- What is needed
In this exercise, reproduce all the entries that follow exactly.

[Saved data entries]
[start]

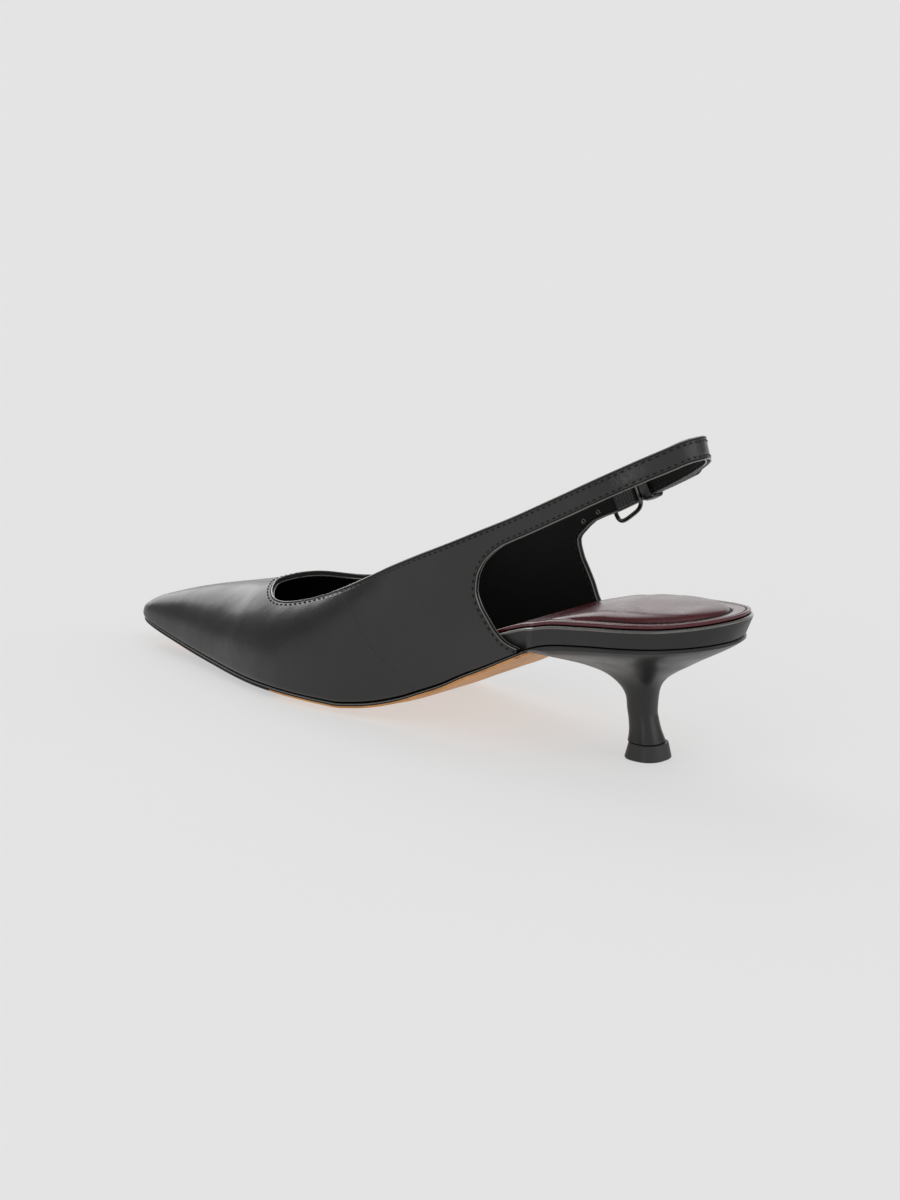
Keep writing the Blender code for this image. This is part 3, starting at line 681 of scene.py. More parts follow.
def crease_depth(points):
    """How far the leather sinks at points: for each crease, its depth times a bell across it and along it."""
    y, z = points[..., 1], points[..., 2]
    side = np.where(points[..., 0] > ridge_side(y), 1, -1)
    depth = np.zeros(y.shape)
    for name_side, station, rise, slope, length, width, deep in zip(*CREASES.values()):
        middle_y = along(station)
        top = min(float(ridge_height(middle_y)), float(topline_height(middle_y)) + 1.0 * (station < 0.39))
        middle_z = upper_foot(middle_y) + rise * (top - upper_foot(middle_y))
        turn = math.radians(slope)
        lengthways = (y - middle_y) * math.cos(turn) + (z - middle_z) * math.sin(turn)
        crossways = (z - middle_z) * math.cos(turn) - (y - middle_y) * math.sin(turn)
        bell = np.exp(-((lengthways / (length * MM)) ** 2) - (crossways / (width * MM)) ** 2)
        depth += np.where(side == name_side, deep * MM * bell, 0.0)
    return depth


def grid_normals(grid, outward):
    """Unit normals of a grid: its lengthways run crossed with its crossways run, turned by outward."""
    lengthways = np.gradient(grid, axis=0)
    crossways = np.gradient(grid, axis=1)
    return unit(np.cross(lengthways, crossways)) * outward


def creased(grid, side):
    """The grid with each point moved inwards along its normal by the creases there."""
    normals = grid_normals(grid, side)
    return grid - normals * crease_depth(grid)[..., None]


# Mesh making


def grid_quads(rows, steps, start=0, flip=False, wrap=False):
    """Quads of a grid stored row by row: each joins a point to the next step and the next row."""
    index = start + np.arange(rows * steps).reshape(rows, steps)
    if wrap:
        index = np.concatenate([index, index[:, :1]], axis=1)
    quads = np.stack([index[:-1, :-1], index[:-1, 1:], index[1:, 1:], index[1:, :-1]], axis=-1)
    quads = quads.reshape(-1, 4)
    return (quads[:, ::-1] if flip else quads).tolist()


def new_piece(name, points, faces, materials, bands=None, closed=True, sharp=40, groove=None):
    """A named object from points and faces, its coincident points merged, dressed in materials.

    A closed piece has its faces turned outwards, and bands gives each face's material by number. Groove is
    the distance in mm from each point to the nearest pressed line, kept for the material, which paints shade
    along the line.
    """
    mesh = bpy.data.meshes.new(name)
    mesh.from_pydata(np.reshape(points, (-1, 3)).tolist(), [], faces)
    if bands is not None:
        mesh.polygons.foreach_set("material_index", np.asarray(bands, np.int32))
    if groove is not None:
        kept = mesh.attributes.new("groove_mm", "FLOAT", "POINT")
        kept.data.foreach_set("value", np.ravel(groove).astype(np.float32))
    shape = bmesh.new()
    shape.from_mesh(mesh)
    bmesh.ops.remove_doubles(shape, verts=shape.verts, dist=0.00001)
    bmesh.ops.dissolve_degenerate(shape, edges=shape.edges, dist=0.00001)
    if closed:
        bmesh.ops.recalc_face_normals(shape, faces=shape.faces)
    shape.to_mesh(mesh)
    shape.free()
    for material in materials:
        mesh.materials.append(material)
    mesh.shade_smooth()
    mesh.set_sharp_from_angle(angle=math.radians(sharp))
    obj = bpy.data.objects.new(name, mesh)
    bpy.context.scene.collection.objects.link(obj)
    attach(obj, BODY)
    return obj


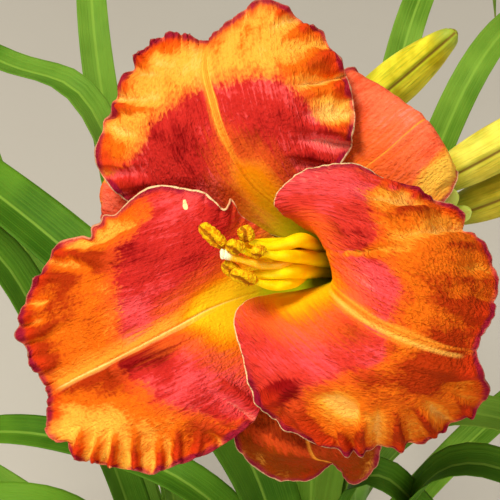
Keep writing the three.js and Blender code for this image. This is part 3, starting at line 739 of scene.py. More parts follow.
for bud_name, bud in buds.items():
    end, way = on_face(seats[bud_name][0]), face_way(seats[bud_name][1])
    root = end + clearance * mm * way
    tip = root + bud["length"] * mm * way
    half = 0.5 * bud["width"] * mm
    places = np.concatenate([[0, 0.002, 0.006], np.linspace(0.012, 0.99, bud_rows), [0.996, 1]])
    turns = np.linspace(0, 2 * np.pi, bud_sides, endpoint=False)
    piece = limb(bud_name + "_closed", [root, (root + tip) / 2, tip],
                 lambda t, turn: bud_radius(t, turn, half), bud_sides, places,
                 seam=seam_distance(places[:, None], turns[None, :], half),
                 reach=places[:, None])
    piece.data.materials.append(bud_finish(bud_name + "_skin", bud["flesh"], bud["green"]))
    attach(piece, "root")
    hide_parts(bud_name)

# ---- Floral tube -----------------------------------------------------------------------------
# The fleshy neck of the bloom, yellow-green with six faint ribs, grown from its stalk and widening
# to the ring that carries the tepals, the stamens and the pistil.
tube_sides = 48
bloom_way = unit((-0.53, 0.05, 0.85))  # out of the throat, in the face's own directions
throat = np.array([20, -3, -22.0])
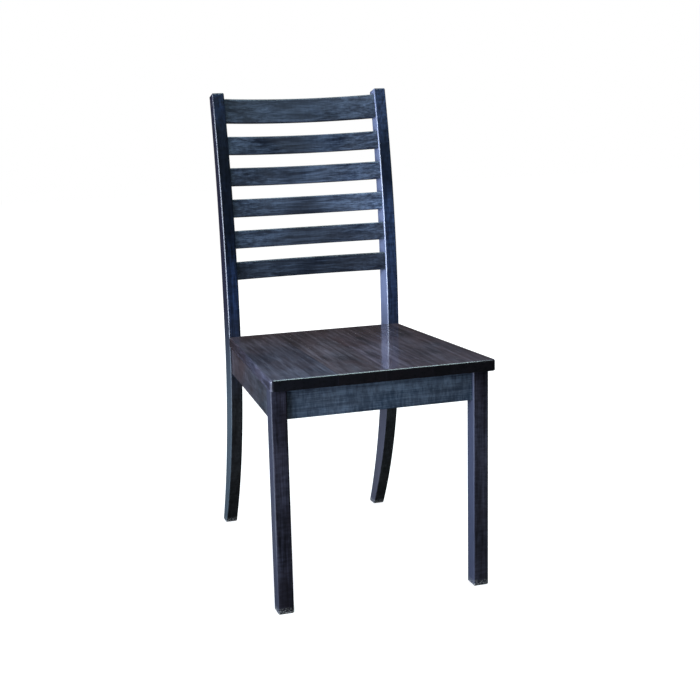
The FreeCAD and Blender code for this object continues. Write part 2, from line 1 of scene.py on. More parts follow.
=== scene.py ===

[end]

- Complete output
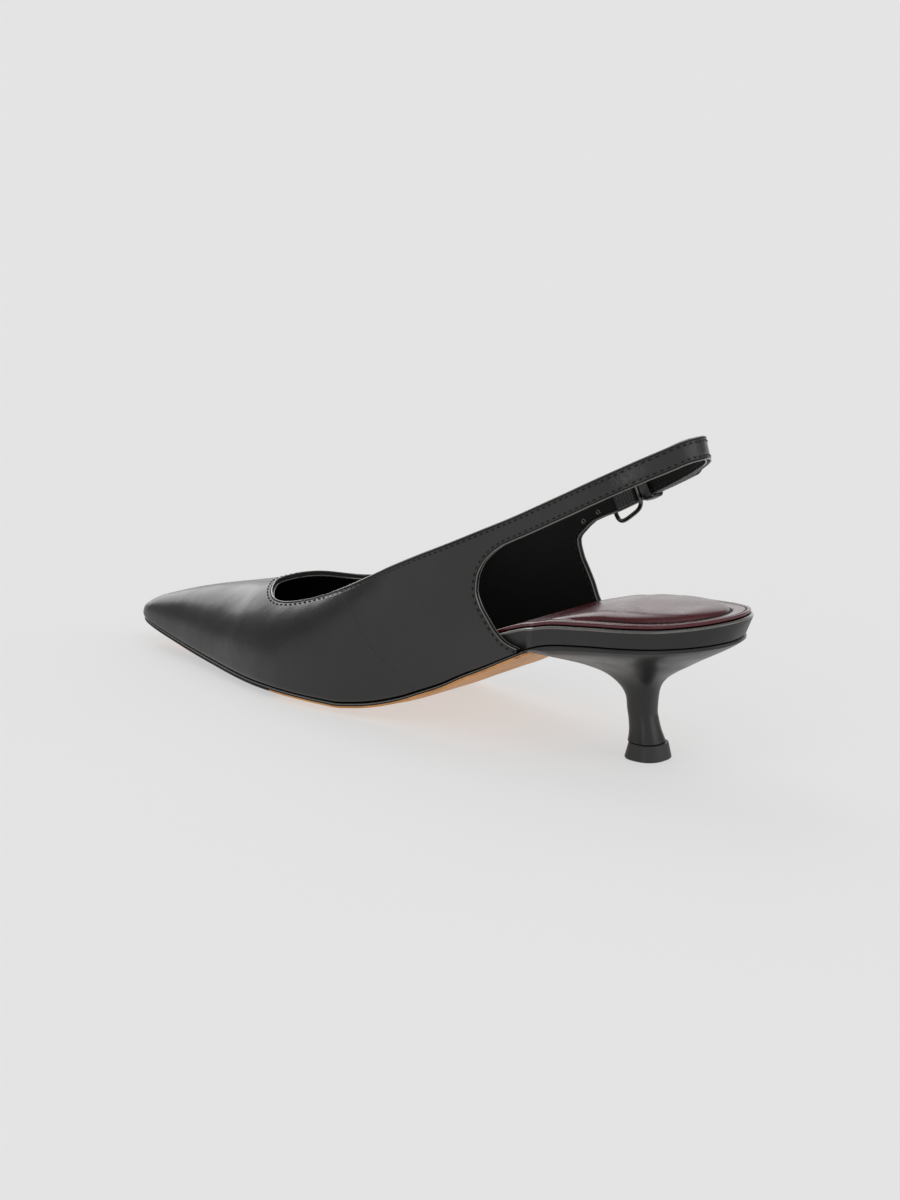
Keep writing the Blender code for this image. This is part 3, starting at line 681 of scene.py. More parts follow.
def crease_depth(points):
    """How far the leather sinks at points: for each crease, its depth times a bell across it and along it."""
    y, z = points[..., 1], points[..., 2]
    side = np.where(points[..., 0] > ridge_side(y), 1, -1)
    depth = np.zeros(y.shape)
    for name_side, station, rise, slope, length, width, deep in zip(*CREASES.values()):
        middle_y = along(station)
        top = min(float(ridge_height(middle_y)), float(topline_height(middle_y)) + 1.0 * (station < 0.39))
        middle_z = upper_foot(middle_y) + rise * (top - upper_foot(middle_y))
        turn = math.radians(slope)
        lengthways = (y - middle_y) * math.cos(turn) + (z - middle_z) * math.sin(turn)
        crossways = (z - middle_z) * math.cos(turn) - (y - middle_y) * math.sin(turn)
        bell = np.exp(-((lengthways / (length * MM)) ** 2) - (crossways / (width * MM)) ** 2)
        depth += np.where(side == name_side, deep * MM * bell, 0.0)
    return depth


def grid_normals(grid, outward):
    """Unit normals of a grid: its lengthways run crossed with its crossways run, turned by outward."""
    lengthways = np.gradient(grid, axis=0)
    crossways = np.gradient(grid, axis=1)
    return unit(np.cross(lengthways, crossways)) * outward


def creased(grid, side):
    """The grid with each point moved inwards along its normal by the creases there."""
    normals = grid_normals(grid, side)
    return grid - normals * crease_depth(grid)[..., None]


# Mesh making


def grid_quads(rows, steps, start=0, flip=False, wrap=False):
    """Quads of a grid stored row by row: each joins a point to the next step and the next row."""
    index = start + np.arange(rows * steps).reshape(rows, steps)
    if wrap:
        index = np.concatenate([index, index[:, :1]], axis=1)
    quads = np.stack([index[:-1, :-1], index[:-1, 1:], index[1:, 1:], index[1:, :-1]], axis=-1)
    quads = quads.reshape(-1, 4)
    return (quads[:, ::-1] if flip else quads).tolist()


def new_piece(name, points, faces, materials, bands=None, closed=True, sharp=40, groove=None):
    """A named object from points and faces, its coincident points merged, dressed in materials.

    A closed piece has its faces turned outwards, and bands gives each face's material by number. Groove is
    the distance in mm from each point to the nearest pressed line, kept for the material, which paints shade
    along the line.
    """
    mesh = bpy.data.meshes.new(name)
    mesh.from_pydata(np.reshape(points, (-1, 3)).tolist(), [], faces)
    if bands is not None:
        mesh.polygons.foreach_set("material_index", np.asarray(bands, np.int32))
    if groove is not None:
        kept = mesh.attributes.new("groove_mm", "FLOAT", "POINT")
        kept.data.foreach_set("value", np.ravel(groove).astype(np.float32))
    shape = bmesh.new()
    shape.from_mesh(mesh)
    bmesh.ops.remove_doubles(shape, verts=shape.verts, dist=0.00001)
    bmesh.ops.dissolve_degenerate(shape, edges=shape.edges, dist=0.00001)
    if closed:
        bmesh.ops.recalc_face_normals(shape, faces=shape.faces)
    shape.to_mesh(mesh)
    shape.free()
    for material in materials:
        mesh.materials.append(material)
    mesh.shade_smooth()
    mesh.set_sharp_from_angle(angle=math.radians(sharp))
    obj = bpy.data.objects.new(name, mesh)
    bpy.context.scene.collection.objects.link(obj)
    attach(obj, BODY)
    return obj


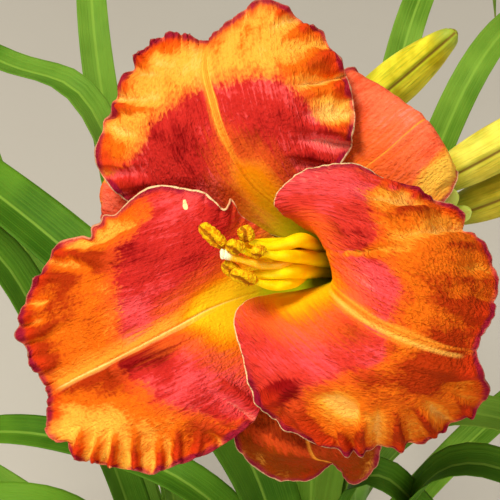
Keep writing the three.js and Blender code for this image. This is part 3, starting at line 739 of scene.py. More parts follow.
for bud_name, bud in buds.items():
    end, way = on_face(seats[bud_name][0]), face_way(seats[bud_name][1])
    root = end + clearance * mm * way
    tip = root + bud["length"] * mm * way
    half = 0.5 * bud["width"] * mm
    places = np.concatenate([[0, 0.002, 0.006], np.linspace(0.012, 0.99, bud_rows), [0.996, 1]])
    turns = np.linspace(0, 2 * np.pi, bud_sides, endpoint=False)
    piece = limb(bud_name + "_closed", [root, (root + tip) / 2, tip],
                 lambda t, turn: bud_radius(t, turn, half), bud_sides, places,
                 seam=seam_distance(places[:, None], turns[None, :], half),
                 reach=places[:, None])
    piece.data.materials.append(bud_finish(bud_name + "_skin", bud["flesh"], bud["green"]))
    attach(piece, "root")
    hide_parts(bud_name)

# ---- Floral tube -----------------------------------------------------------------------------
# The fleshy neck of the bloom, yellow-green with six faint ribs, grown from its stalk and widening
# to the ring that carries the tepals, the stamens and the pistil.
tube_sides = 48
bloom_way = unit((-0.53, 0.05, 0.85))  # out of the throat, in the face's own directions
throat = np.array([20, -3, -22.0])
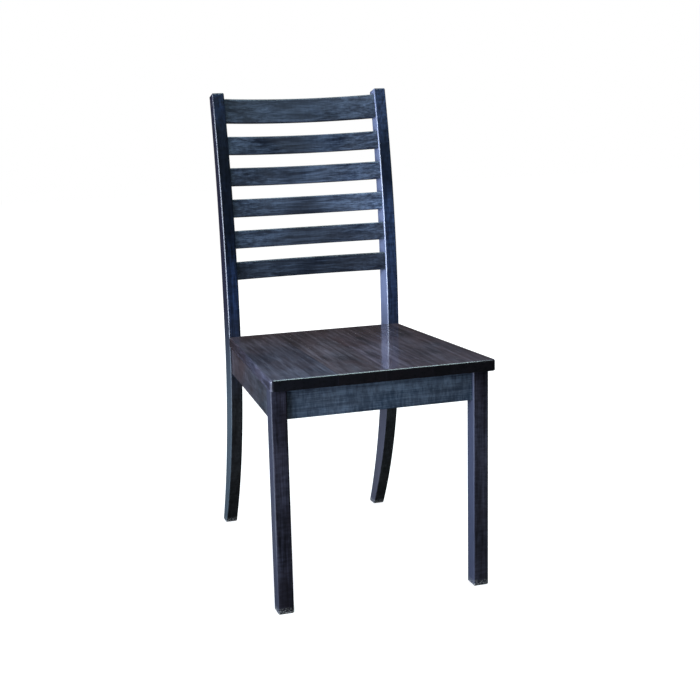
The FreeCAD and Blender code for this object continues. Write part 2, from line 1 of scene.py on. More parts follow.
=== scene.py ===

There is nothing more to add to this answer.